The single most common reason African NGO communications fail is not lack of budget, lack of ideas, or lack of skill. It is lack of structure. Posts happen when someone remembers to post. Newsletters go out when someone has time to write them. And because communications is reactive rather than planned, the content is usually rushed, generic, and disconnected from strategy.

A content calendar solves this. Not by creating more work. By organising the work you are already doing into a system that makes execution easier and the output better.

What a Content Calendar Is

A content calendar is a planning document that shows what content you will publish, where, and when — across a set period, usually a month or a quarter. It does not need to be complicated. A shared Google Sheet or Trello board works perfectly. What matters is that it is written down, shared with your team, and maintained.

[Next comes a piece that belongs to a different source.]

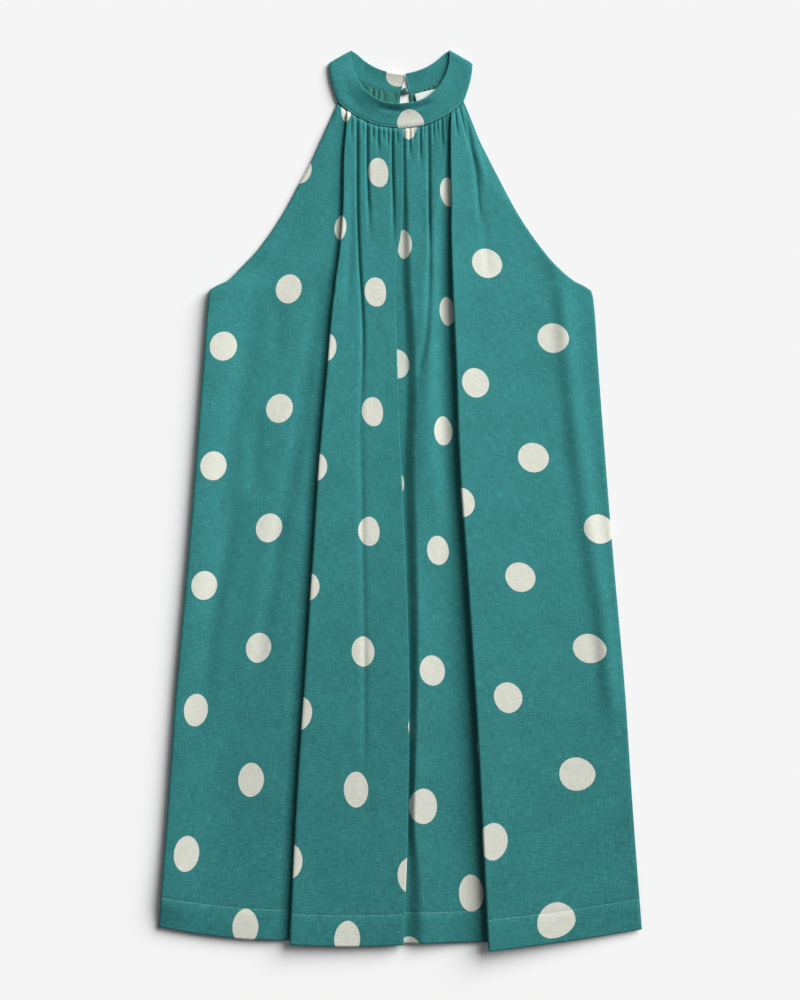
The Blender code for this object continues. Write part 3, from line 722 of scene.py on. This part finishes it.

At minimum, your calendar should show: the date of publication, the platform or channel, the content type (story, update, photo, event, etc.), the person responsible, and the status (idea, in progress, scheduled, published).

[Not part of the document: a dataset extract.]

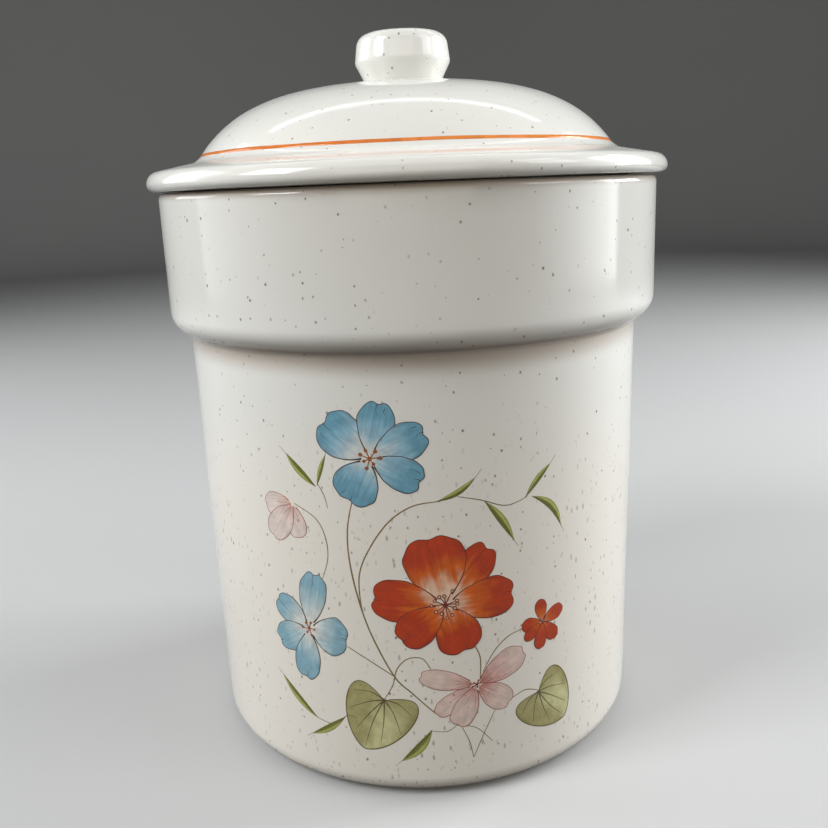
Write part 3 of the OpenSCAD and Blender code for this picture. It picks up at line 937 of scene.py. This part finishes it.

Planning Around Your Programme Calendar

Start by mapping your programme activities for the next three months. Every site visit, training, event, or milestone is a potential content moment. Mark these in your calendar. Now you have a skeleton of content that is guaranteed to be both real and timely, because it is grounded in what is actually happening.

Layer in awareness days, sector events, and holidays relevant to your cause. World Health Day, International Women's Day, African Union events — these create natural hooks for content that connects your specific work to larger conversations.

Content Types to Rotate

A healthy NGO content calendar rotates between several types: impact stories (featuring a specific beneficiary or outcome), behind-the-scenes content (showing your team and the texture of the work), educational content (sharing knowledge relevant to your sector), community voices (quotes, interviews, or perspectives from beneficiaries and partners), and organisational updates (new programmes, partnerships, or reports).

Rotation prevents the fatigue that comes from posting the same kind of content repeatedly. It also ensures that you are consistently building trust (through transparency), authority (through education), and connection (through human stories).

Making It Sustainable

Build your content calendar in 30-minute planning sessions. Once a month, block time for the team member responsible for communications to map the next four weeks. After every week, spend 10 minutes reviewing what worked and adjusting what did not. That is roughly 80 minutes per month to have a functioning communications system. Almost any team can find that time.